Clothing Sizes and Practical Fit

If you’re shopping for a 2-year-old, the difference between “24 months” and “2T” sizing is largely about height. According to Carter’s, 24-month clothing is designed for children around 31 to 33 inches tall, while 2T fits kids roughly 34 to 36 inches. Since the average 2-year-old is right at 34 inches, many are transitioning into 2T around their birthday. Taller toddlers may have already moved into 2T or even 3T, while smaller-framed kids can still wear 24-month sizes comfortably.

The 2T cut also tends to accommodate a diaper less than 24-month sizes, so potty-training status can affect which fits better regardless of height.

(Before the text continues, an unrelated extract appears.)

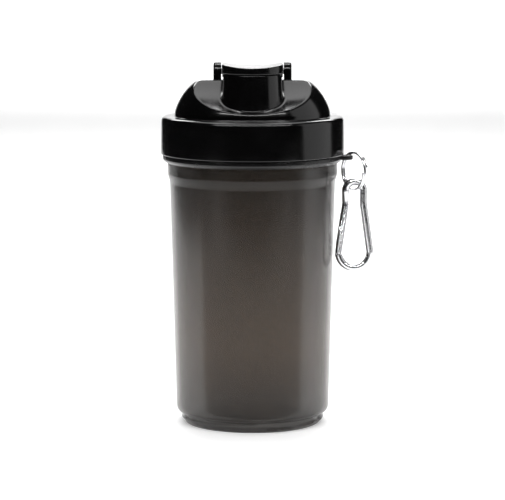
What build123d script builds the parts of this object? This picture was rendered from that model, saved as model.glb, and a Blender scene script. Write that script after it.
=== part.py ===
"""Protein shaker bottle: translucent cup, screw lid with a flip cap, and a carabiner on a neck collar.

Millimetres, +Z up. The origin is on the bottle's axis, at the plane that it stands on.
The spout faces -Y and the collar's lug points to +X.
"""

from build123d import *
from math import asin, atan2, cos, degrees, radians, sin, sqrt, tan
import os

os.makedirs("parts", exist_ok=True)

# ---- cup -------------------------------------------------------------------------------------
BOSS_R = 36.4  # root of the base thread
BOSS_TOP = 5.5
SHOULDER_R = 40.9
SHOULDER_TOP = 10.3
BODY_TOP_R = 44.1
BODY_TOP = 130.0
FLANGE_R = 45.2
FLANGE_LOW, FLANGE_TOP = 133.5, 140.0
NECK_R = 43.7
MOUTH_TOP = 160.8
BORE_R = 41.6
WALL = 2.0
FLOOR_RECESS = 2.0
STANDING_RING = 3.0
CAVITY_CORNER = 7.0

# ---- threads: starts, lead, ridge section ------------------------------------------------------
BASE_THREAD = {"starts": 2, "lead": 6.0, "sweep": 172.0, "first": -78.0, "low": 1.35}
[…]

When Height Percentiles Shift

A child who drops significantly on their growth curve, crossing downward by a large margin over several visits, may need evaluation. Pediatricians look at this alongside weight. The American Academy of Pediatrics focuses primarily on weight-for-length patterns rather than height alone when screening for nutritional concerns in children under 2, since short stature by itself has many benign explanations, including having shorter parents or being a “late bloomer.”

Some children who were long at birth settle into a lower percentile by age 2 as their growth pattern realigns with their genetic potential. Others do the opposite, starting short and climbing. These shifts are common in the first two years and usually stabilize by age 3. Persistent tracking well below the 5th percentile, especially when combined with slow weight gain, is what typically prompts further testing.

WHO vs. CDC Growth Charts

In the U.S., the CDC recommends using World Health Organization growth charts for children from birth to age 2, then switching to CDC charts after that. The WHO charts are based on an international sample of breastfed children raised in environments that support healthy growth. They reflect how children should grow under ideal conditions, while CDC charts describe how American children actually grew during a specific period. The practical difference is small for most families, but it means the percentile your pediatrician reports may shift slightly when the chart changes at the 2-year visit.